Tiffany Trenda is a performance artist born in 1979 in Los Angeles. Trenda earned a BFA from Art Center College of Design and an MFA from UCLA Design and Media Arts program. She was named Artist of the Year at the London International Creative Competition Awards. In 2009, she performed “Entropy” at the Los Angeles County Museum of Art. Trenda has performed at the 2010 World Expo in Shanghai, the Broad Art Museum, Architecture + Design Museum, Los Angeles Contemporary Art Exhibitions, Boulder Museum of Contemporary Art, and the Italian Cultural Institute. She was included in the performance program at the Metamorphoses of the Virtual – 100 Years of Art and Freedom during the 55th annual Venice Biennale. Her work has been exhibited at the Faena Art Center in Buenos Aires, where she participated in the highly publicized show “Auto Body”, as well as at the special projects section for Context Art Miami. In 2017, Trenda exhibited at the Laboratorio Arte Alameda in Mexico City and was on a panel for SXSW. More recently, her work was included in exhibitions “Neotopia” at Art Center Nabi in South Korea, Brand Library and Art Center, and Art in Flux at the Barbican in London, UK. Furthermore, her work is part of the permanent collection of the Scottsdale Museum of Contemporary Art and Beinecke Library at Yale University.

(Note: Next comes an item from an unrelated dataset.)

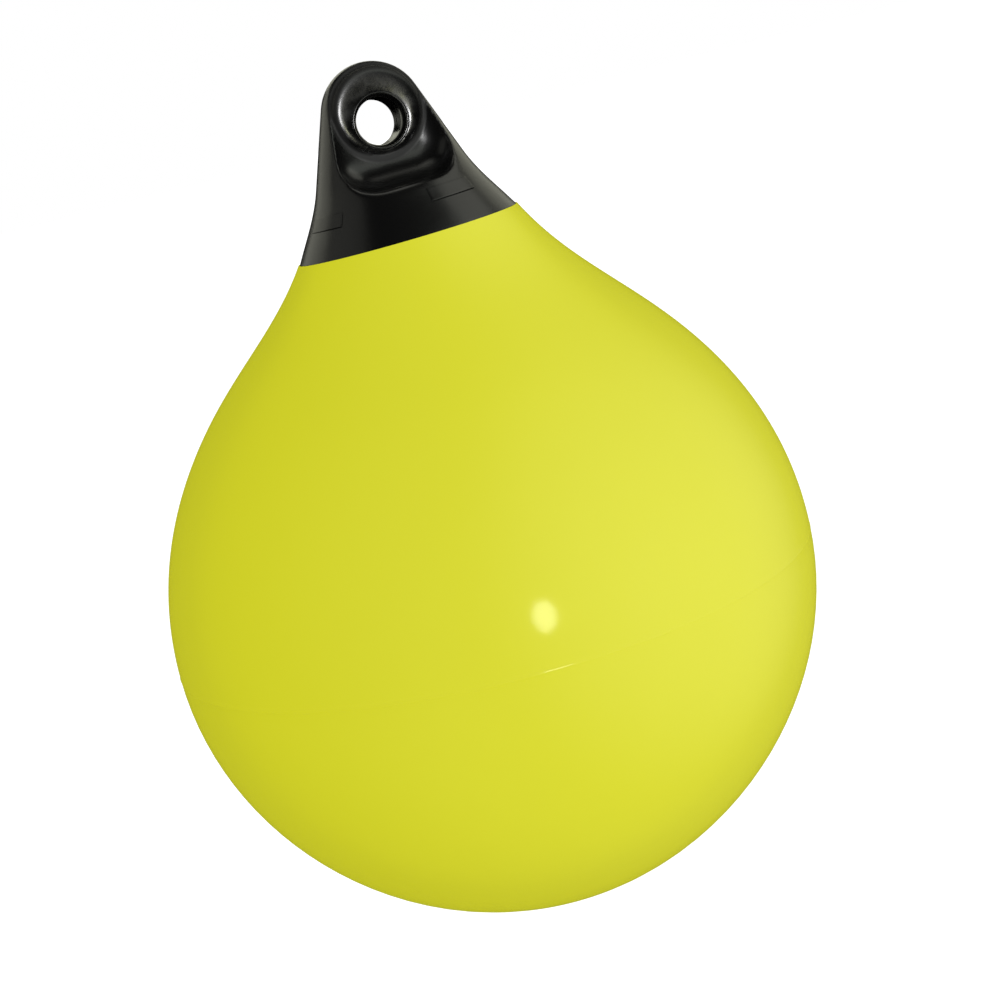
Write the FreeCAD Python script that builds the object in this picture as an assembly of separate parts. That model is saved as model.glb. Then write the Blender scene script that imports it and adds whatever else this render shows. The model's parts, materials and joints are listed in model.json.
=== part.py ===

Tiffany Trenda investigates the intersection of the human body, particularly the female body, and evolving technologies. She is interested in how our bodies are constantly shifting between the physical and simulated, and how this impacts our experience of the world around us.
Her work presents a dialogue between the performative body and the technological landscape. Through her work, she blurs the boundaries between the digital and physical, inviting the public to question phenomenology of the body and simulation. She is interested in how simulated experiences impact our intimacy, memory, and senses.
During HyphenHub’s New York Creative Tech Week 2016, Trenda performed “Body Code”, a unique performance in which the artist encourages viewers to scan her body with their smart phone. This scan from the printed QR codes found on the artist’s latex suit then takes them to a certain page found on the Body Code website. Depending on where the viewer scans, they will read searches consisting of two key words: man-made chemicals and the corresponding part of the body: eye, muscle, throat, etc.